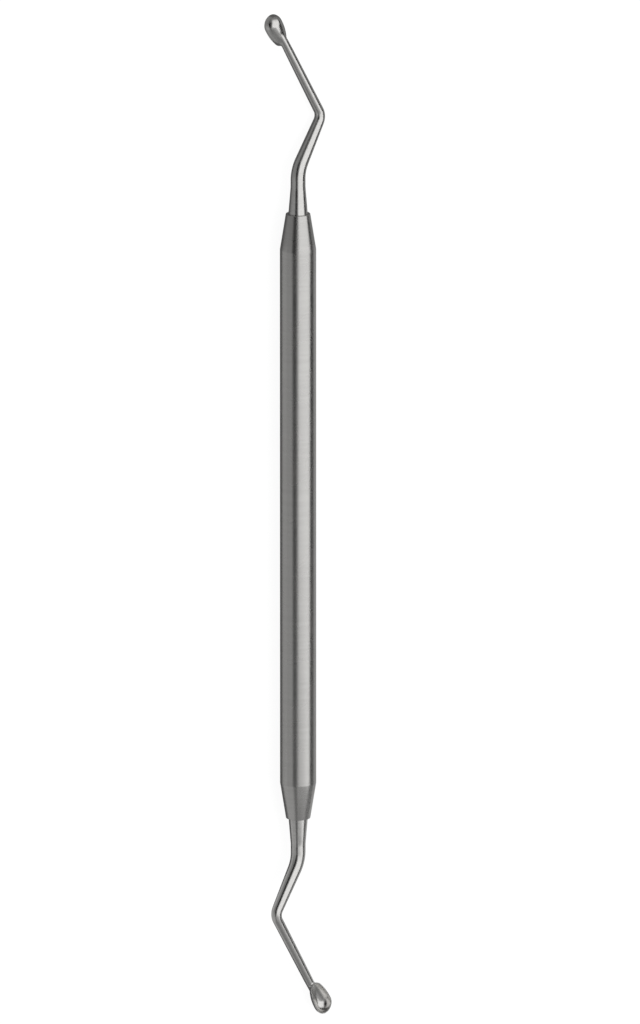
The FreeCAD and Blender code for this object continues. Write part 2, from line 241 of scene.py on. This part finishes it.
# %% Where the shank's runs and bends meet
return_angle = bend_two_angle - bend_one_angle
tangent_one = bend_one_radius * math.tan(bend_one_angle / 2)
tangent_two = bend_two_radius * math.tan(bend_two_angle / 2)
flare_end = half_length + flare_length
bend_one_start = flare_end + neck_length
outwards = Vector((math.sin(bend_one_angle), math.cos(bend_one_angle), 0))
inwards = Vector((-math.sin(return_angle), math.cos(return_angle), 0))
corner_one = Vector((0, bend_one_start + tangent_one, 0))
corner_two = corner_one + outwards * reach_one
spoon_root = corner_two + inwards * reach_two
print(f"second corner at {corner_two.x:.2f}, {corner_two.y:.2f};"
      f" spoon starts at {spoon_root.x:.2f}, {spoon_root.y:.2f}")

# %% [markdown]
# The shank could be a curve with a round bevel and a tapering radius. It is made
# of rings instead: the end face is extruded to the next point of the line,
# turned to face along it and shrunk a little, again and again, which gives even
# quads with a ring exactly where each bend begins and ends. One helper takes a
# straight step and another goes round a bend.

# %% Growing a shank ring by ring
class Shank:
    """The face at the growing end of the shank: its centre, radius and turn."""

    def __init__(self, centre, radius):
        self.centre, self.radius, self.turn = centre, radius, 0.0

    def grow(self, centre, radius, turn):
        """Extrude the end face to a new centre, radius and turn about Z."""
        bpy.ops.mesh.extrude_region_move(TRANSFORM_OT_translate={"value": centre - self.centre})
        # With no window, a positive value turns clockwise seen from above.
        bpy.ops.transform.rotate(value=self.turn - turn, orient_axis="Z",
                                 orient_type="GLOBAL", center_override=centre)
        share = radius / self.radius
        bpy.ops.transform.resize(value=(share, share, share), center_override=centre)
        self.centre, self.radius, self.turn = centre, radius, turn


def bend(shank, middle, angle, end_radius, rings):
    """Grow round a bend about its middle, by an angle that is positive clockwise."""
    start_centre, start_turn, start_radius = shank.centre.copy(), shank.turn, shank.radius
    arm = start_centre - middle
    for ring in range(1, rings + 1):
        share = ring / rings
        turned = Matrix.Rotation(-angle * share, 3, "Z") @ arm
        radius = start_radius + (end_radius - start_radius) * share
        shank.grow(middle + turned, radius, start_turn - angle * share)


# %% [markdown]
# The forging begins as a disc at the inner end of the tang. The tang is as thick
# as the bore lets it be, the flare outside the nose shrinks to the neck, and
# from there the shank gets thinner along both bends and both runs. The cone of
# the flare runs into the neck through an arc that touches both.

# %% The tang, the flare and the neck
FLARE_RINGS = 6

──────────

Work to be completed
Produce the lines from the top of the listing through the "self.centre, self.radius, self.turn = centre, radius, 0.0" line exactly as they appear, with no additional output.

Finished task
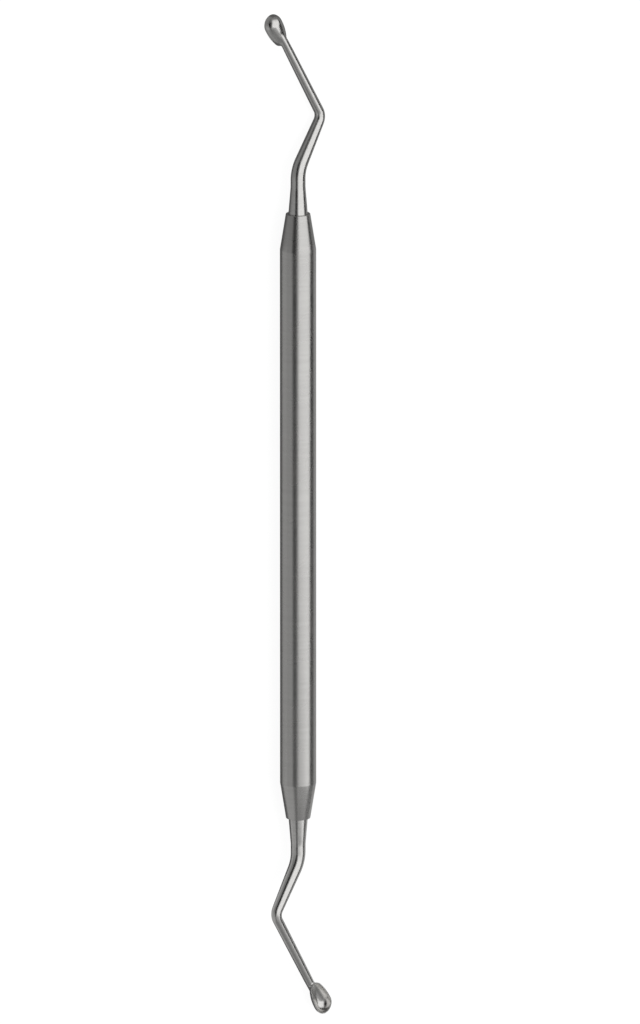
The FreeCAD and Blender code for this object continues. Write part 2, from line 241 of scene.py on. This part finishes it.
# %% Where the shank's runs and bends meet
return_angle = bend_two_angle - bend_one_angle
tangent_one = bend_one_radius * math.tan(bend_one_angle / 2)
tangent_two = bend_two_radius * math.tan(bend_two_angle / 2)
flare_end = half_length + flare_length
bend_one_start = flare_end + neck_length
outwards = Vector((math.sin(bend_one_angle), math.cos(bend_one_angle), 0))
inwards = Vector((-math.sin(return_angle), math.cos(return_angle), 0))
corner_one = Vector((0, bend_one_start + tangent_one, 0))
corner_two = corner_one + outwards * reach_one
spoon_root = corner_two + inwards * reach_two
print(f"second corner at {corner_two.x:.2f}, {corner_two.y:.2f};"
      f" spoon starts at {spoon_root.x:.2f}, {spoon_root.y:.2f}")

# %% [markdown]
# The shank could be a curve with a round bevel and a tapering radius. It is made
# of rings instead: the end face is extruded to the next point of the line,
# turned to face along it and shrunk a little, again and again, which gives even
# quads with a ring exactly where each bend begins and ends. One helper takes a
# straight step and another goes round a bend.

# %% Growing a shank ring by ring
class Shank:
    """The face at the growing end of the shank: its centre, radius and turn."""

    def __init__(self, centre, radius):
        self.centre, self.radius, self.turn = centre, radius, 0.0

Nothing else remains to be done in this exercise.